Quel est le lien le plus évident pour vous entre ce voyage et vos études au Collège?

[Olivier] Une chose que j’ai découverte à Brébeuf c’est cette soif de découverte, de curiosité et aussi la façon de tisser des liens. Au Collège, on est séparé selon le profil et je fais partie du profil latin. Il y a un petit groupe avec qui j’ai des liens forts et je pense que la situation pourrait être un peu similaire dans le cas de notre voyage. Nous formons un petit groupe qui va à la rencontre d’un autre petit groupe : peut-être ne passerons-nous pas beaucoup de temps ensemble dans l’avenir, mais nous pourrons toujours compter sur cette amitié qui va durer. Je pense que c’est un peu ce que Brébeuf veut créer, dans l’esprit de ses valeurs et de l’ouverture sur le monde.

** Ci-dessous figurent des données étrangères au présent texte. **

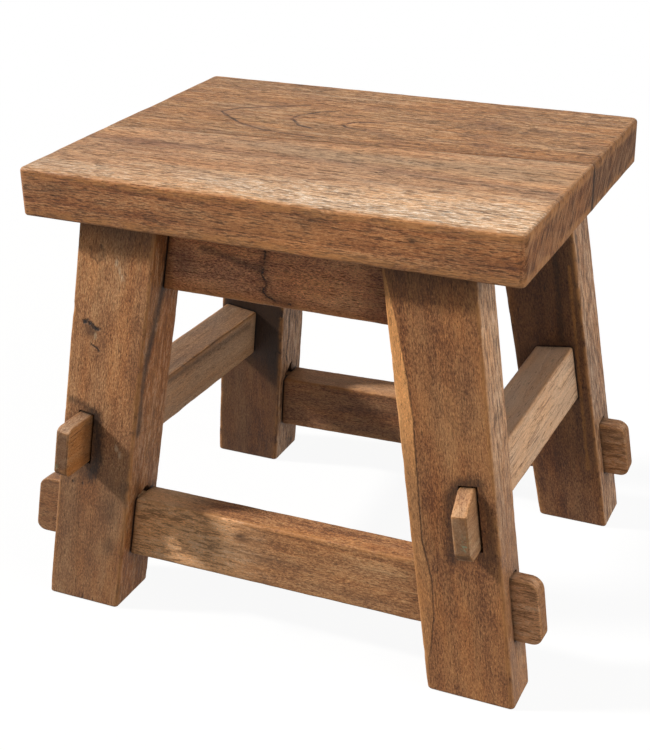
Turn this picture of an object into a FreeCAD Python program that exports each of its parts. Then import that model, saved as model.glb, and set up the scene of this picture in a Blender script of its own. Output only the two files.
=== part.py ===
import FreeCAD, Part
import math
import os

# A small solid-wood stool with four legs that splay outwards both ways.
# The origin lies on the floor in the middle of the whole footprint, tenon ends
# included. +X runs along the seat, -Y is the front and +Z is up. All lengths
# are in millimetres. The pieces are first drawn around the middle of the seat
# and then moved together to that origin.

# Overall size
seat_length = 400.0
seat_depth = 308.0
seat_thickness = 38.0
stool_height = 377.0

# Seat: two planks with a slightly slanted glue joint
front_plank_width_left = 126.0
front_plank_width_right = 168.0
seat_corner_round = 5.0
seat_top_round = 3.0
seat_bottom_round = 2.0

# Wooden pins in the glue joint between the two planks
joint_pin_diameter = 8.0
joint_pin_length = 48.0
joint_pin_place_shares = (-0.34, 0.0, 0.34)

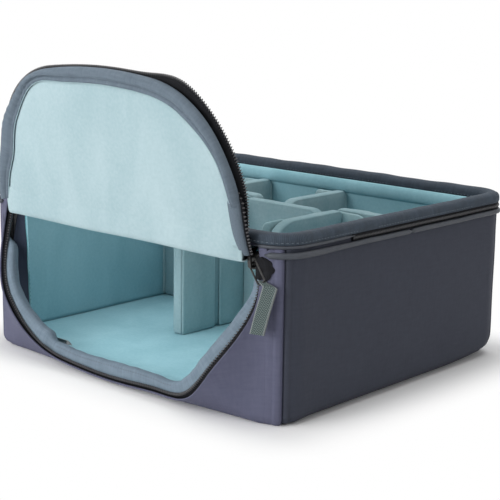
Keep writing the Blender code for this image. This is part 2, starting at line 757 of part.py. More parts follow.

[Zarina] J’ai l’impression que ce voyage est différent de l’expérience que j’ai eue à Brébeuf. Je pense que ça va nous donner la chance de découvrir puis d’apprendre de manière vraiment plus libre et très différente de ce qu’on a vécu au cours des cinq dernières années. Je sais aussi que l’engagement communautaire représente une valeur importante au Collège et que s’offrent à nous beaucoup d’occasions pour nous engager. Ce voyage est l’une de ces occasions.

À quelques jours de votre départ, dans quel état d’esprit êtes-vous?

[Olivier] On fait un décompte, tout le monde est vraiment excité Les autres membres du groupe m’ont dit qu’ils n’arrivent vraiment pas à y croire : dans 14 jours, on va être au Nunavik!

[Zarina] Pour moi, c’est la même chose. C’est arrivé tellement rapidement que j’ai de la difficulté à croire qu’on part dans quelques jours. On sait aussi qu’il est difficile de savoir combien de temps durera le trajet à cause des conditions météorologiques.

Comme nous faisons partie du comité du carnaval de Brébeuf, d’ici jeudi, avant notre départ vendredi, nous bouclons les derniers préparatifs. C’est donc un peu étrange de penser que du jour au lendemain, nous allons délaisser la précipitation propre au carnaval pour nous retrouver pratiquement dans un autre monde!